Personal information
- Full name: John Devitt Elrick Gartly
- Born: 8 January 1908 Johannesburg, Transvaal, South Africa
- Died: 22 November 1941 (aged 33) Sidi Rezegh, Italian Libya
- Batting: Unknown
- Role: Wicket-keeper

Domestic team information
- 1931/32–1932/33: Transvaal

Career statistics
| Competition | First-class |
| Matches | 3 |
| Runs scored | 38 |
| Batting average | 9.50 |
| 100s/50s | –/– |
| Top score | 10 |
| Catches/stumpings | 2/1 |
- Source: Cricinfo, 10 June 2022

= John Gartly =

South African cricketer and South African Army officer

John Devitt Elrick Gartly (8 January 1908 – 22 November 1941) was a South African first-class cricketer and South African Army officer.

The son of William and Elizabeth Gartly, he was born at Johannesburg in January 1908 and was subsequently educated in the city at King Edward VII School. Gartly made three appearances in first-class cricket as a wicket-keeper for Transvaal in 1932, playing twice against Western Province and once against Natal. He scored 38 runs in his three matches, with a highest score of 10; as a wicket-keeper, he took two catches and made a single stumping.

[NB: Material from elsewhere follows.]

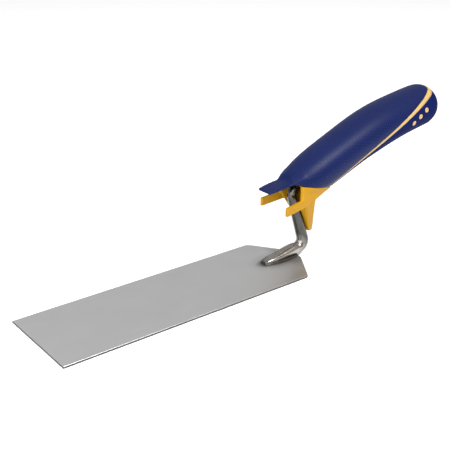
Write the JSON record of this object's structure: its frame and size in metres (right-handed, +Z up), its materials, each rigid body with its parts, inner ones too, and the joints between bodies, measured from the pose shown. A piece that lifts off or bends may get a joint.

Gartly served in the South African Army during the Second World War as an officer in the 3rd Battalion, Transvaal Scottish Regiment. He served with the regiment in the East African campaign, seeing action in Italian Ethiopia during the Battle of Mega in February 1941, which resulted in the South Africans capturing the town from Italian forces. From there, the regiment proceeded to Egypt to take part in Operation Crusader, during which Gartly died from wounds at Sidi Rezegh on 22 November 1941. At the time of his death he held the rank of major. Gartly was buried at the Knightsbridge War Cemetery in Libya. His brother was also killed during the war in April 1945.